E. TUGAS TERAPIS EKSISTENSIAL
a. Mengundang klien untuk bagaimana mereka mengijinkan orang lain memutuskan untuk diri mereka
b. Mengajak klien untuk melangkah maju secara otonomi.
c. “meskipun sekarang anda mempunyai pola yang anda lakukan, apakah anda mau membuat pola yang baru?”

F. PENGALAMAN KLIEN
Dalam terapi pendekatan ini, klien mampu mengalami secara subjektif persepsi-persepsi tentang dunianya. Dia harus kreatif dalam proses terapeutik, sebab dia harus memutuskan ketakutan-ketakutan, perasaan-perasaan berdosa, dan kecemasan-kecemasan apa yang akan dieksplorasinya. Memutuskan untuk menjalani terapi saja sering merupakan tindakan yang menakutkan.

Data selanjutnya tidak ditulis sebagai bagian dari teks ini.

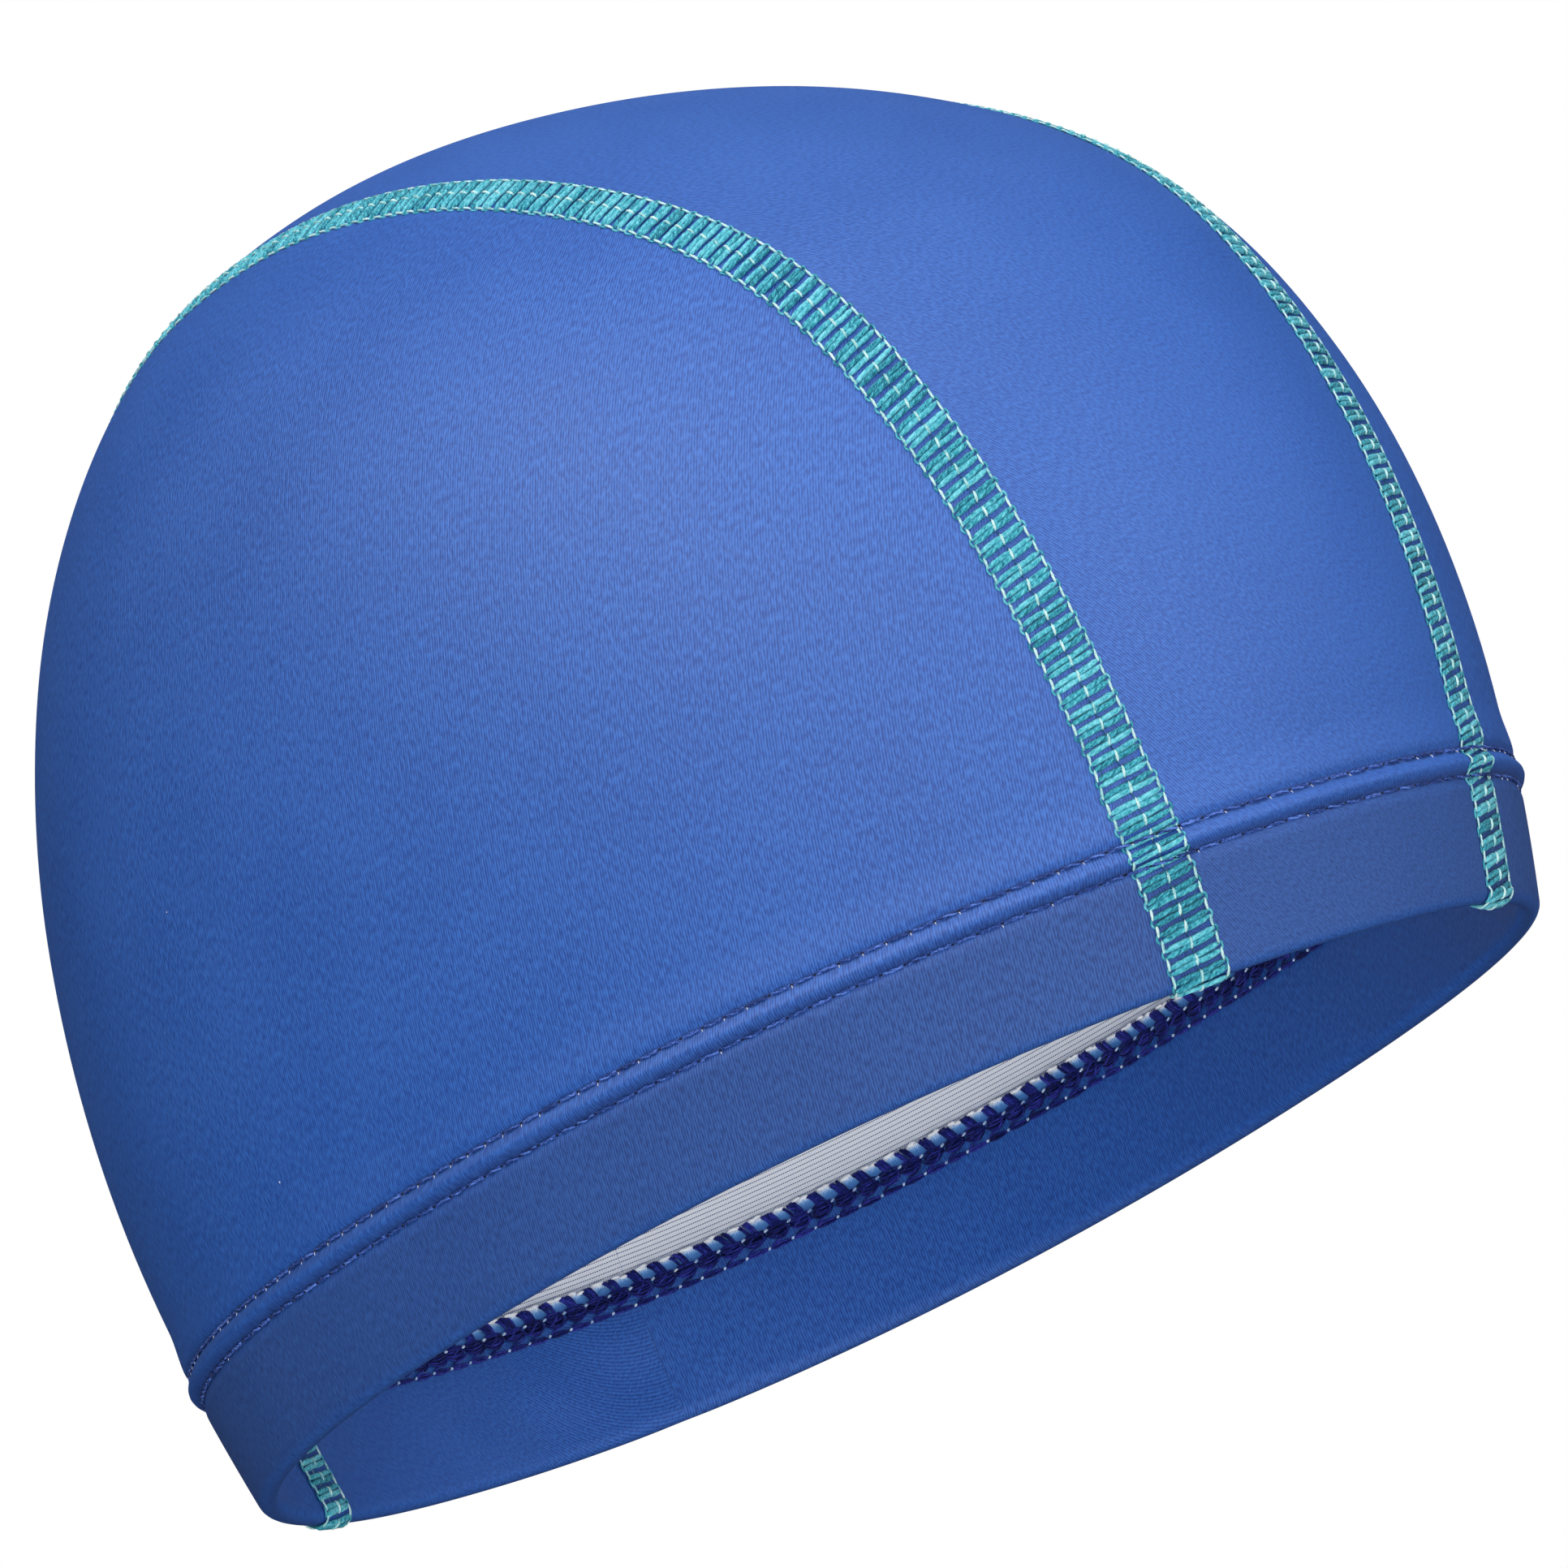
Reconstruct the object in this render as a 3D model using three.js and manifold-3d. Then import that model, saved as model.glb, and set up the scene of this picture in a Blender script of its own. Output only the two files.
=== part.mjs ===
// A three-panel pull-on swim cap, held in the shape that it takes on a head.
// Millimetres. The front of the cap faces -Y, the wearer's left is +X, and the crown is up.
// The origin is at the centre of the head opening, in the plane of the rim.
// Each panel is one U-folded solid: its outer wall, and the hem that is folded in behind it.

import * as THREE from 'three';
import Module from 'manifold-3d';

const wasm = await Module();
wasm.setup();
const { Manifold, Mesh } = wasm;

// The cloth and its hem
const WALL = 1.2;            // thickness of the coated knit
const LAYER_GAP = 0.4;       // space between the wall and the folded-in hem
const HEM_DEPTH = 20;        // from the fold up to the hem's raw edge
const HEM_SWELL = 0.6;       // how far the doubled cloth stands out
const HEM_SWELL_ENDS = 25;   // height above the fold where the swell has died away
const NEEDLE_ROWS = [15.1, 18.4];
const ROW_PINCH = 0.4;       // depth of the dip that a needle row draws in
const ROW_PINCH_REACH = 0.9;
const PANEL_GAP = 0.3;       // space between neighbouring panels, under the seam

// The dome. Each row is a level, at an angle above the rim, and the three reaches are those
// of the full ellipse through that level.
const CROWN_HEIGHT = 144;
const CROWN_SET_BACK = 10.8; // how far behind the rim's centre the crown's top lies
const RIM_SIDE_RISE = 1.7;   // the rim is a little higher at the ears
const SQUARENESS = 2.15;     // 2 is an ellipse, and a larger number has fuller corners
const EGG = 0.08;            // the back is wider than the front
const LEVEL_STEP = 15;
const LEVELS = [
  { angle: 0, front: 93.5, back: 93, side: 72 },
  { angle: 15, front: 106, back: 96.5, side: 80 },
  { angle: 30, front: 117, back: 97.5, side: 87.5 },
  { angle: 45, front: 126, back: 97.5, side: 95 },
  { angle: 60, front: 126, back: 99, side: 102 },
  { angle: 75, front: 121.5, back: 106, side: 110.5 },
  { angle: 90, front: 115, back: 115, side: 118.5 },
];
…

Dengan kata lain, klien dalam terapi pendekatan ini terlibat dalam pembukaan pintu menuju diri sendiri. Pengalaman sering menakutkan atau menyenangkan, mendepresikan atau gabungan dari semua perasaan tersebut. Dengan membuka pintu yang tertutup, klien mulai melonggarkan belenggu deterministik yang telah menyebabkan dia terpenjara secara psikologi. Lambat laun klien menjadi sadar, apa dia tadinya dan siapa dia sekarang serta klien lebih mampu menetapkan masa depan macam apa yang diinginkannya. Melalui proses terapi, klien bisa mengeksplorasi alternatif-alternatif guna membuat pandangan-pandangannya menjadi riil.
G. HUBUNGAN ANTARA KLIEN DAN TERAPIS
a. Terapi adalah perjalanan yang dilakukan oleh klien dan terapis.

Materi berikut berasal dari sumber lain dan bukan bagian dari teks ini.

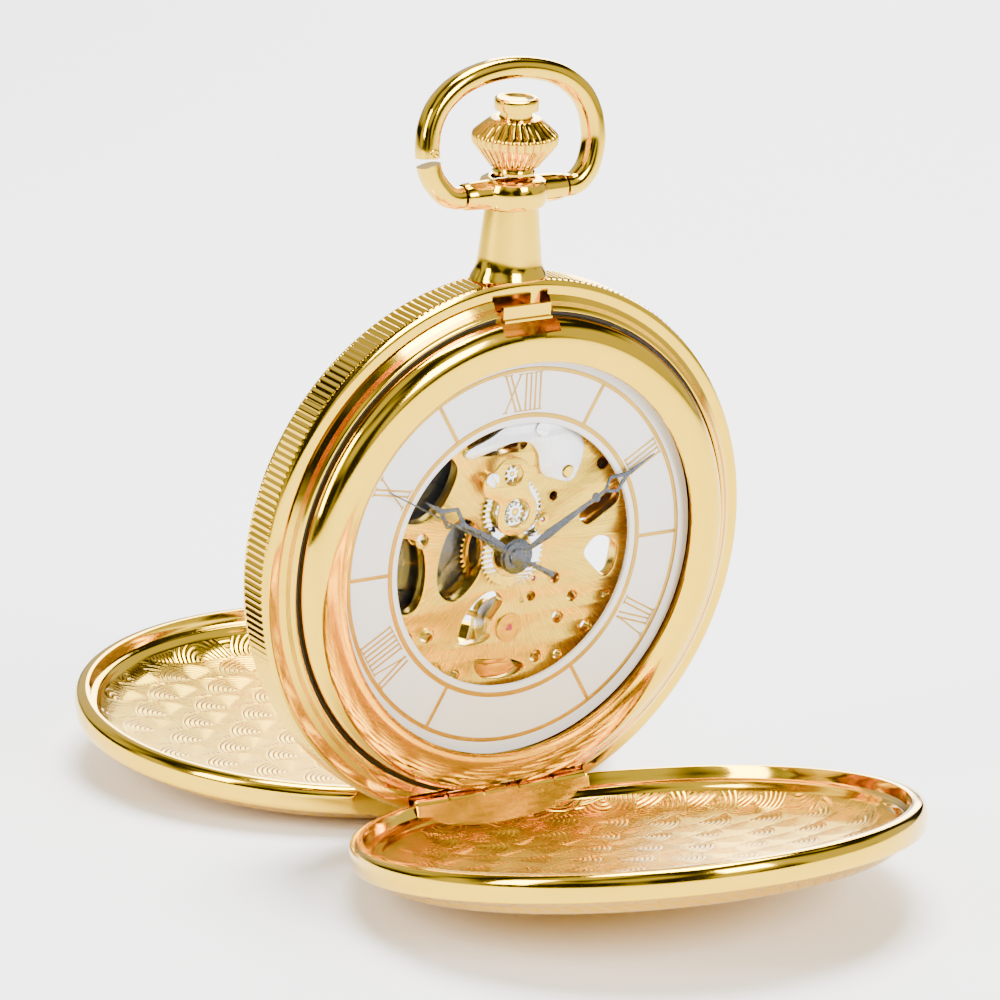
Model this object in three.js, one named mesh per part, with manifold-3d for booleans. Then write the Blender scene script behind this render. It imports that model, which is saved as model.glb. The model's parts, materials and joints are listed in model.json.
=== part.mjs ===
// A hunter pocket watch with both covers open, in millimetres.
// Case frame: X to the right seen from the dial, the dial faces -Y, +Z runs to the crown.
import * as THREE from 'three';
import { mergeVertices } from 'three/addons/utils/BufferGeometryUtils.js';
import Module from 'manifold-3d';

const wasm = await Module();
wasm.setup();

// Stance
const leanDeg = 4.2;
const frontOpenDeg = 77.2;
const backOpenDeg = 89.5;
const bowBackDeg = 8.0;

// Case
const bandRadius = 25.0;
const bandHalf = 2.0;
const bandBore = 22.4;
const bezelRadius = 23.62;
const rimPlane = 2.1;
const coverDepth = 4.95;
const hingeY = 2.35;
const hingeZ = -22.6;
const knuckleRadius = 0.7;
const pinRadius = 0.33;
const chordZ = -22.0;

// Dial side
const dialRadius = 18.55;
const dialBore = 12.2;
const dialFront = -3.2;
const dialBack = -2.8;

// Movement
const plateRadius = 18.4;
const plateFront = -1.9;
const plateBack = -0.7;
const bridgeFront = 1.5;
const bridgeBack = 2.3;
const minuteAt = [0.08, 3.91];
const barrelAt = [-8.9, 2.2];
const thirdAt = [3.6, 2.52];
const escapeAt = [2.9, -2.93];
const balanceAt = [0.5, -7.2];
const ratchetTeeth = 30;
const crownWheelTeeth = 26;

// Pendant, bow and crown
const bowPivotZ = 32.55;
const crownLow = 34.25;

// Facets round the big rings; they all share it so their faces line up.
const roundSteps = 36;

const gold = { color: 0xd9a441, roughness: 0.22, metalness: 1.0 };
const plateGold = { color: 0xe0b45c, roughness: 0.42, metalness: 1.0 };
const silver = { color: 0xd5d7da, roughness: 0.25, metalness: 1.0 };
const dark = { color: 0x3a3d42, roughness: 0.35, metalness: 0.9 };
const white = { color: 0xf2eeea, roughness: 0.5, metalness: 0.0 };
const glass = { color: 0xf4f8fa, roughness: 0.05, metalness: 0.0 };
const ruby = { color: 0xb0383f, roughness: 0.2, metalness: 0.0 };

const group = new THREE.Group();
const watch = new THREE.Group();
watch.rotation.x = THREE.MathUtils.degToRad(leanDeg);
group.add(watch);

function clean(geometry) {
  geometry.deleteAttribute('normal');
  geometry.deleteAttribute('uv');
  return mergeVertices(geometry, 1e-4);
}

function solid(geometry) {
  const merged = clean(geometry);
  const mesh = new wasm.Mesh({
    numProp: 3,
    vertProperties: new Float32Array(merged.attributes.position.array),
    triVerts: new Uint32Array(merged.index.array),
  });
  mesh.merge();
  return new wasm.Manifold(mesh);
}

function toGeometry(manifold) {
  const mesh = manifold.getMesh();
  const geometry = new THREE.BufferGeometry();
  geometry.setAttribute('position', new THREE.BufferAttribute(new Float32Array(mesh.vertProperties), 3));
  geometry.setIndex(new THREE.BufferAttribute(new Uint32Array(mesh.triVerts), 1));
  return geometry;
}

function node(name, manifold, look) {
  const geometry = toGeometry(manifold);
  geometry.computeVertexNormals();
  const mesh = new THREE.Mesh(geometry, new THREE.MeshStandardMaterial(look));
  mesh.name = name;
  watch.add(mesh);
  return mesh;
}

// Round about the case axis: pairs of radius and y, closed on itself or on the axis.
function turned(pairs, steps = roundSteps) {
  const points = pairs.map(([r, y]) => new THREE.Vector2(r, y));
  const onAxis = pairs[0][0] < 1e-9 && pairs[pairs.length - 1][0] < 1e-9;
  if (!onAxis) points.push(points[0].clone());
  const geometry = new THREE.LatheGeometry(points, steps);
  const made = solid(geometry);
  if (made.volume() >= 0) return made;
  return solid(new THREE.LatheGeometry(points.reverse(), steps));
}

function ring(inner, outer, y0, y1, steps = roundSteps) {
  return turned([[inner, y0], [outer, y0], [outer, y1], [inner, y1]], steps);
}

function box(x0, x1, y0, y1, z0, z1) {
  const geometry = new THREE.BoxGeometry(x1 - x0, y1 - y0, z1 - z0);
  geometry.translate((x0 + x1) / 2, (y0 + y1) / 2, (z0 + z1) / 2);
  return solid(geometry);
}

function cylinder(low, high, length, steps) {
  return new THREE.CylinderGeometry(high, low, length, steps);
}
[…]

 Kuncinya adalah hubungan orang per orang
 Hubungan itu menuntut terapis untuk melakukan kontak dengan dunia fenomenologis mereka sendiri.
b. Inti dari hubungan terapik
 hormat, dan yakin terhadap potensi klien.
 berbagi reaksi dan kepedulian serta empati yang tulus

H. PROSEDUR DAN TEHNIK TERAPI
Ada tiga tahap proses konseling yaitu
1. Konselor membantu klien dalam mengidentifikasi dan mengklarifikasi asumsi mereka tentang dunia. Klien diajak untuk mendefinisikan dan menayakan tenatng cara mereka memandang dan menjadikan eksistensi mereka bisa diterima. Mereka meneliti nilai mereka, keyakinan, serta asumsi untuk menentukan kesahihannya. Bagi banayk kien hal ini bukan pekerjaan yang mudah, oleh karena itu walnya mereka memaparkan problema mereka. Konselor disini mengajarkan mereka bagaimana caranya untuk bercermin pada eksistensi mereka sendiri dan meneliti peranan mereka dalam hal penciptaan problem mereka dalam hidup
2. Klien didorong semangatnya untuk lebih dalam lagi meneliti sumber dan otoritas dari sistem nilai mereka. Proses eksplorasi diri ini biasanya membawa klien ke pemahaman baru dan berapa restrukturisasi dari nilai dan sikap mereka. Klien mendapat cita rasa yang lebih baik akan jenis kehidupan macam apa yang mereka anggap pantas. Mereka mengembangkan gagasan yang jelas tentang proses pemberian niali internal mereka.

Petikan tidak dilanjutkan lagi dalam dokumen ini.